Effects of groove geometry around pin-fin perforation circumference on thermohydraulic behavior of pin-fin heat sinks under turbulent flow

Abstract

The thermohydraulic performance of perforated pin-fin heat sinks (PPFHS) with different groove geometries around pin-fin perforation circumference is numerically investigated using ANSYS Fluent under turbulent flow conditions with Reynolds numbers ($Re$) ranging from 24,484 to 55,088. Four groove geometries—trapezoid, half-circle, rectangle, and triangle—are assessed for their effects on convective heat transfer efficiency, hydraulic resistance, and overall thermohydraulic performance. The groove sizes are designed to maintain a consistent air-solid interfacial surface area to total volume ratio across all configurations.

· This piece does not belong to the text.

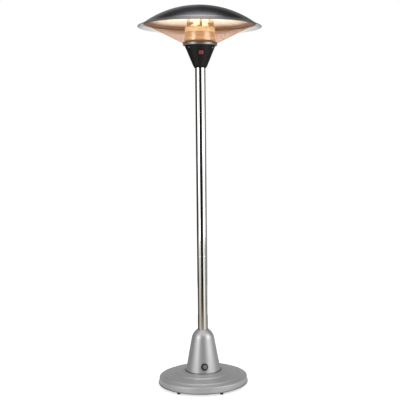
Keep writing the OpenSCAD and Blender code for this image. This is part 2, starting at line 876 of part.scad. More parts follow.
module lamp_holders() {
    color(ceramic) on_circle(holder_count, holder_circle_r, 60) difference() {
        union() {
            translate([-holder_w / 2, -holder_w / 2, cap_top_z]) cube([holder_w, holder_w, holder_h]);
            translate([0, 0, lamp_z]) lamp_ways() cylinder(r = socket_boss_r, h = socket_reach);
        }
        translate([0, 0, lamp_z]) lamp_ways() translate([0, 0, lamp_start - tap_gap])
            cylinder(r = lamp_end_r + tap_gap, h = socket_reach);
        rod(lead_r + 0.4, cap_top_z - 1, cap_top_z + 6);
    }
}

module lamp_ends() {
    color("white") on_circle(holder_count, holder_circle_r, 60) translate([0, 0, lamp_z]) lamp_ways()
        translate([0, 0, lamp_start]) cylinder(r = lamp_end_r, h = lamp_end_len);
}

// Each lamp lies between two holders, across the front or a rear side
module on_lamps() {
    for (k = [0 : holder_count - 1]) rotate(360 * k / holder_count)
        translate([0, -holder_circle_r / 2, lamp_z]) rotate([0, 90, 0]) children();
}

tube_half = lamp_span / 2 - lamp_start - lamp_end_len;

module lamp_tubes() {
    color([1, 0.85, 0.6, 0.6]) on_lamps() difference() {
        cylinder(d = lamp_d, h = 2 * tube_half, center = true);
        cylinder(d = lamp_d - 2 * lamp_wall, h = 2 * tube_half + 1, center = true);
    }
}

module lamp_filaments() {
    color([1, 0.6, 0.2]) on_lamps() cylinder(r = 1.2, h = 2 * tube_half, center = true, $fn = 24);
}

// ---- Head ----

module tie_rods() {
    color(steel) on_circle(holder_count, rod_circle_r) {
        rod(rod_r, pole_top_z, dome_plate_z + rod_nut_h + 2);
        translate([0, 0, pole_top_z - rod_head_h]) cylinder(r = 0.9 * rod_d, h = rod_head_h, $fn = 6);
    }
}

module post_tubes() {
    color(copper) on_circle(holder_count, rod_circle_r)
        ring(post_d / 2, rod_r + hole_gap, cap_top_z, dome_plate_z - dome_plate_t);
}

module rod_nuts() {
    color(steel) on_circle(holder_count, rod_circle_r) difference() {
        translate([0, 0, dome_plate_z]) cylinder(r = 0.9 * rod_d, h = rod_nut_h, $fn = 6);
        rod(rod_r + tap_gap, dome_plate_z - 1, dome_plate_z + rod_nut_h + 1);
    }
}

module dome_bracket() {
    r = dome_bracket_d / 2;
    color(steel) difference() {
        translate([0, 0, dome_plate_z - dome_plate_t]) cylinder(r = r, h = dome_bracket_drop + dome_plate_t);
        translate([0, 0, dome_plate_z]) cylinder(r = r - 2, h = dome_bracket_drop + 1);
        rod_holes(hole_gap, dome_plate_z - 10, dome_plate_z + 1);
        translate([0, 0, dome_plate_z]) difference() {
            cylinder(r = r + 1, h = dome_bracket_drop + 1);
            translate([0, 0, sphere_z - dome_plate_z]) sphere(r = sphere_r - dome_sheet - seat_gap, $fn = 200);
        }
    }
}

module dome() {
    hem = [dome_r - hem_r, rim_z + hem_r];
    lean = way([brim_r, rim_z + brim_h], hem);
    outer = [for (p = arc(sphere_r, 0, brim_turn, 28)) p + [0, sphere_z]];
    inner = [for (p = arc(sphere_r - dome_sheet, 0, brim_turn, 28)) p + [0, sphere_z]];
    color([0.24, 0.24, 0.28]) {
        rotate_extrude() polygon(concat(outer, [hem], [hem - dome_sheet * left(lean)], reversed(inner)));
        rotate_extrude() translate(hem) circle(r = hem_r, $fn = 32);
    }
}

module hoop(r, z, wire_r) {
    color(copper) rotate_extrude() translate([r, z]) circle(r = wire_r, $fn = 32);
}

module guard_bottom_hoop() {
    hoop(bottom_hoop_r, bottom_hoop_z, bottom_wire_r);
}

module guard_top_hoop() {
    hoop(guard_top_r, top_hoop_z, top_wire_r);
}

module guard_mesh() {
    low = [bottom_hoop_r, bottom_hoop_z];
    high = [guard_top_r, top_hoop_z];
    run = way(low, high);
    side = mesh_t / 2 * left(run);
    a = low + run * bottom_wire_r;
    b = high - run * top_wire_r;
    color(copper) rotate_extrude() polygon([a - side, b - side, b + side, a + side]);
}

rubber_feet();
foot_screws();
base_plate();
ballast();
base_cover();
cable_grommet();
pole_socket();
socket_bolts();
socket_washers();
socket_nuts();
socket_screws();
cone_cover();
cone_badge();
pole_lower();
pole_middle();
pole_upper();
pole_joiners();
inner_cable();
head_bracket();
bracket_screws();
neck_housing();
neck_screws();
switch_body();
rocker_left();
rocker_right();
switch_terminals();
terminal_block();
terminal_screws();
tip_over_switch();
supply_wires();
switch_wires();
lamp_wires();
collar_ring();
insulating_ring();
lamp_drum();
drum_cap();
lamp_holders();
lamp_ends();
lamp_tubes();
lamp_filaments();
tie_rods();
post_tubes();
rod_nuts();
dome_bracket();
dome();
guard_bottom_hoop();
guard_top_hoop();
guard_mesh();
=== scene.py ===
"""Free-standing halogen heater for a terrace: finishes and fine pieces round the packed frame."""

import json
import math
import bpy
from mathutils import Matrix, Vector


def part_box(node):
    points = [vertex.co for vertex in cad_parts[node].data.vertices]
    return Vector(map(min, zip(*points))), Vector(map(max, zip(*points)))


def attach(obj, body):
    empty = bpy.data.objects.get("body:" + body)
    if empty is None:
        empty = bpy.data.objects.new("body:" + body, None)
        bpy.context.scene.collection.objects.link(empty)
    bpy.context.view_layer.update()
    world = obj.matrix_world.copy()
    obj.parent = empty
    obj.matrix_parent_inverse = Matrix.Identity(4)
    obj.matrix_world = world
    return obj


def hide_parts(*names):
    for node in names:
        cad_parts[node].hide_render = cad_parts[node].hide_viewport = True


bl_info = {
    "name": "Halogen Terrace Heater",
    "version": (1, 0, 0),
    "blender": (4, 5, 0),
    "location": "3D View > Sidebar > Heater",
    "description": "Dresses a standing heater: base, pole, switch neck, lamps, guard and dome",
    "category": "Object",
}

import bmesh
import bpy
from bpy.props import FloatProperty, FloatVectorProperty, IntProperty, PointerProperty
from mathutils import Matrix, Vector

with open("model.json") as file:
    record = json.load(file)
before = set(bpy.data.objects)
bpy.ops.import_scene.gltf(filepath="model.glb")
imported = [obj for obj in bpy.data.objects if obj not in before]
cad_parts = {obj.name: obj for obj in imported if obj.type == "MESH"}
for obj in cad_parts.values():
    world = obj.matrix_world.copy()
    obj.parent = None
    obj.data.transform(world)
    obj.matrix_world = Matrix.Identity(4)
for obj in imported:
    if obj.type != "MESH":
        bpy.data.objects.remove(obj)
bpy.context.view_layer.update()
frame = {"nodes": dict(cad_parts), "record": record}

HEATER = "heater"
# Turns of the two rear lamps from the front one, in degrees
REAR_LAMPS = (120, 240)
# Vertices nearer to each other than this, in metres, are one
WELD = 1e-6
# Steps in the arcs of outlines
BEAD_STEPS = 28
SHOULDER_STEPS = 16
CROWN_STEPS = 48
HEM_STEPS = 16
WIRE_STEPS = 20

# Where the values of a noise and of a cell pattern start and end for the most part
NOISE_SPAN = (0.3, 0.7)
CELL_SPAN = (0.1, 0.8)

# Distances from an edge, in metres, at which its painted shade starts to fade and has gone
GAP_FADE = (0.0015, 0.007)
WALL_FADE = (0.003, 0.008)
FOOT_FADE = (0.0015, 0.006)
COLLAR_FADE = (-0.001, 0.001)

# Roundings in metres: the base cover's corners from the wall's top to the flat middle, the outer edges
# of collar, drum and cap, and the drum's corners above its foot band
COVER_ROUNDINGS = (0.005, 0.001, 0.0007, 0.0016, 0.001, 0.008)
EDGE_ROUNDING = 0.002
BAND_ROUNDINGS = (0.0015, 0.001)
# Height in which the drum narrows above its foot band
BAND_SLOPE = 0.002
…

The study finds that the trapezoid-grooved PPFHS exhibits the highest Nusselt number ($Nu$), achieving improvements of 11.8 %–20.9 % compared to the ungrooved PPFHS over the investigated $Re$ range. The half-circle, rectangle, and triangle grooves show $Nu$ enhancements of 10.9–20.2 %, 10.9–20.1 %, and 9.87–18.6 %, respectively. Friction factor reductions range from 4.35 to 8.57 %, 4.22–7.71 %, 3.10–6.62 %, and 0.87–5.05 % for the trapezoid, half-circle, rectangle, and triangle grooves, respectively. The thermal performance factor ($TPF$) of the trapezoid-grooved PPFHS is the highest, with improvements of 13.5–24.5 % over the ungrooved design, followed by the half-circle (12.5–23.4 %), rectangle (12.1–22.9 %), and triangle (10.2–20.7 %) grooves. While $TPF$ increases with $Re$, a diminishing rate of enhancement is observed at higher $Re$. The superior performance of the trapezoid groove is attributed to its ability to promote the most efficient airflow through the perforations while maintaining the lowest perimeter-to-cross-sectional area ratio.